Para subir al cielo se necesita
sábado, 09 octubre 2010
Ahora ya no recuerdo bien cuándo fue pero estoy seguro de que era un viaje de Ibagué a Medellín, adonde estaba viviendo uno de mis hermanos. Fui a visitarlo dos o tres veces mientras estuvo allá. En uno de esos viajes fui en tren con mi papá desde Bogotá. Un viaje que me pareció interminable pues pasamos una noche entera y dormí mal en una de esas bancas de resortes y forradas en cuero o plástico, quizás roja.
Esta vez fue desde Ibagué, un viaje muy novedoso para mí. Nunca había visto el país desde esa altura. Era un aparato pequeño para unos diez pasajeros como máximo. Me tocó el puesto del copiloto. Aguanté el ruido de los motores de hélice que parecía ensordecedor. Años después entre Grenoble y Lanion en Francia volví a sufrir y a revivir ese ruido insoportable y esa angustia indescriptible.
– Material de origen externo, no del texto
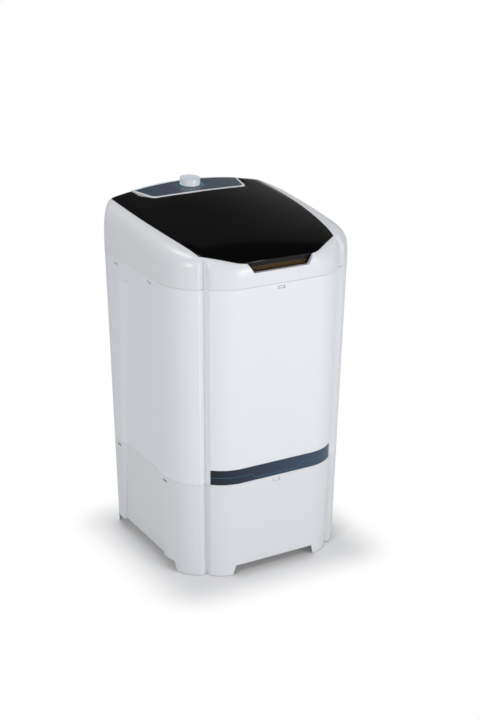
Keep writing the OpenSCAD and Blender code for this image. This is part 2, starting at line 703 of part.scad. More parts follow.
module front_band() color(slate) {
    z0 = base_h + 2;
    z1 = z0 + band_h;
    steps = [z0, z1];
    n_end = len(front_share) + arc_steps;
    at = function(inset, z) [for (i = [-n_end:n_end])
        let (h = flare_at(z) * half_outline(inset / flare_at(z), z), p = h[abs(i)])
        [i < 0 ? -p[0] : p[0], p[1], z]];
    a0 = at(-band_t, z0);
    a1 = at(-band_t, z1);
    b0 = at(0, z0);
    b1 = at(0, z1);
    m = len(a0);
    side = function(p, q) [for (i = [0:m - 2])
        for (f = [[p * m + i, q * m + i, q * m + i + 1], [p * m + i, q * m + i + 1, p * m + i + 1]]) f];
    polyhedron(points = concat(a0, a1, b1, b0),
        faces = concat(side(0, 1), side(1, 2), side(2, 3), side(3, 0),
            [[0, 3 * m, 2 * m, m], [m - 1, 2 * m - 1, 3 * m - 1, 4 * m - 1]]));
}
band_h = 31;
band_t = 0.5;

module rubber_feet() color(rubber) {
    corner_posts() rod(pad_d / 2, 0, pad_h - 2 - fit_gap);
}

// Flat service cover on the sloping rear wall
cover_tilt = atan((rear_wall_y(base_h) - rear_wall_y(0)) / base_h);
module on_rear_wall(x, z) {
    translate([x, rear_wall_y(z), z]) rotate([-cover_tilt, 0, 0]) children();
}
module cover_screw_places() {
    for (x = [-cover_half + 6, cover_half - 6], z = [cover_z0 + 6, cover_z1 - 6]) on_rear_wall(x, z) children();
}
module rear_cover() color(white) {
    z_mid = (cover_z0 + cover_z1) / 2;
    difference() {
        on_rear_wall(0, z_mid) box([-cover_half, 0.1, cover_z0 - z_mid], [cover_half, 2.1, cover_z1 - z_mid]);
        cover_screw_places() rotate([-90, 0, 0]) rod(2, -3, 5);
        // Cooling slots
        for (i = [-5:5]) on_rear_wall(i * 14, z_mid) box([-2.5, -2, -20], [2.5, 5, 20]);
    }
}
module rear_cover_screws() color(steel) {
    cover_screw_places() rotate([-90, 0, 0]) {
        rod(1.5, -7, 2.3);
        rod(3.6, 2.2, 4);
    }
}

// Lid

// Slab of the lid's surface between two depths below it
module lid_slab(depth) {
    nx = 16;
    ny = 22;
    xs = [for (i = [0:nx]) -180 + 360 * i / nx];
    ys = [for (j = [0:ny]) -194 + 390 * j / ny];
    m = (nx + 1) * (ny + 1);
    id = function(i, j, k) k * m + j * (nx + 1) + i;
    pts = concat([for (y = ys) for (x = xs) [x, y, top_z(x, y) - depth]],
        [for (y = ys) for (x = xs) [x, y, top_z(x, y)]]);
    faces = concat(
        [for (j = [0:ny - 1]) for (i = [0:nx - 1])
            for (f = [[id(i, j, 0), id(i + 1, j, 0), id(i + 1, j + 1, 0)],
                      [id(i, j, 0), id(i + 1, j + 1, 0), id(i, j + 1, 0)],
                      [id(i, j, 1), id(i + 1, j + 1, 1), id(i + 1, j, 1)],
                      [id(i, j, 1), id(i, j + 1, 1), id(i + 1, j + 1, 1)]]) f],
        [for (i = [0:nx - 1])
            for (f = [[id(i, 0, 0), id(i, 0, 1), id(i + 1, 0, 1), id(i + 1, 0, 0)],
                      [id(i, ny, 0), id(i + 1, ny, 0), id(i + 1, ny, 1), id(i, ny, 1)]]) f],
        [for (j = [0:ny - 1])
            for (f = [[id(0, j, 0), id(0, j + 1, 0), id(0, j + 1, 1), id(0, j, 1)],
                      [id(nx, j, 0), id(nx, j, 1), id(nx, j + 1, 1), id(nx, j + 1, 0)]]) f]);
    polyhedron(points = pts, faces = faces);
}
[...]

Soy un terrestre, y cada vez más, pues me da vértigo la altura y no me siento cómodo en el agua. Volar entre las nubes y ver todo pequeño desde arriba sin tener la referencia de mis pies fue una gran novedad. El aterrizaje en Medellín fue impresionante; el aparato parecía esquivar los diferentes cerros que se encontraban en su camino hacia la pista de aterrizaje. Después de ese, ha habido muchos más y ya no me impresiona nada ese medio de transporte. No sé qué edad tenía entonces. Seguramente entre quince y diecisiete. Mi hija a los tres meses de nacida ya estaba cruzando el Atlántico por los aires. Parece que fue hace siglos y sin embargo tengo imágenes claras metidas en algún rincón de mi cabeza.